SOCIAD, an acronym derived from “SOCIal ADaptation: when software gives users a voice” is a project funded by an FP7 Marie Curie Career Integration Grant awarded to Dr Raian Ali to support his integration, career and research at his new environment: Bournemouth University in the UK. The scientific theme of the project revolves around giving stakeholders an active role in shaping systems adaptation and evolution in a lifelong style, i.e. when and after the software is deployed and run. The project focuses on developing systematic ways to obtain structured feedback from stakeholders to enable a faster and better processing of it and link it more efficiently to the system requirements and its various design options. This would then enable a better decision making, autonomous or semi-autonomous, in relation to the system adaptation perceived as the process of choosing an alternative strategy that fits stakeholders’ collective opinion on how to reach a requirement in a certain context.

SOCIAD adopts concepts from crowdsourcing and participatory design and tries to integrate them into the practice and artefacts used in requirements and variability engineering, validation and evolution stages.

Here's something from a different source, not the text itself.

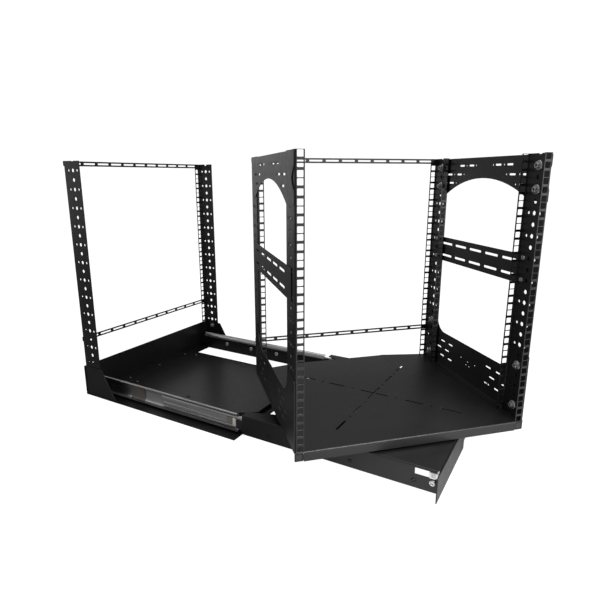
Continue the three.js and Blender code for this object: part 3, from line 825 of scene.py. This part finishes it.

To achieve that, SOCIAD established a reference model for crowdsourcing providing an integrated conceptualization to demonstrate the commonality and variability of the various pillars of the paradigm and help to disambiguate the concept and provide a reference point when setting up crowdsourcing projects. It also identified patterns for configuring such projects and ensuring compatibility and consistency in their configurations. A special attention has been paid to crowdsourcing the activities of requirements elicitation and software validation. SOCIAD offers patterns, a formalized ontology and a process for feedback acquisition and linking users’ feedback to the models of system requirements and the management of change process.
SOCIAD also focuses on the motivation and willingness of the crowd to participate and ways to increase that motivation through the use of digital motivation mechanisms based on known paradigms such as gamification and persuasive technology. It also explored users’ preferences and archetypes in their style of dealing with feedback requests, providing feedback and participating in the system adaptation and evolution processes. These patterns provide foundations for feedback collectors meant to enrich the knowledge base with stakeholders input processed to validate domain assumptions and requirements and design models for their suitability in various contexts alongside the lifecycle of the software product operation.
SOCIAD contributes to a growing effort on the area of crowd-based requirements engineering and the project team presented significant contributions to the field through papers and talks at well-reputed journals, such as the Requirement Engineering Journal and Information and Software Technology Journal, and conferences such as CAiSE, REFSQ, RCIS and PoEM.

SOCIAD is a Career Integration Grant that is also meant to support Dr Raian Ali to integrate well into his new academic environment, Bournemouth University, which he joined in 2012. Raian has benefited largely from this grant and established his group, the Engineering of Social Informatics Research Group (ESOTICS). He was promoted from Lecturer (2012) to Senior Lecturer (2013) and Associate Professor (2016). The grant also enabled Raian to foster his international collaboration networks including Universities of Brasilia and Utrecht and present the project results in a wide range of conference and research groups.

The project has offered a vibrant research environment for four successfully completed PhD theses, two of them were partially funded by it. The project supported over 30 peer reviewed publications over the 4-year period and over 20 talks and presentations.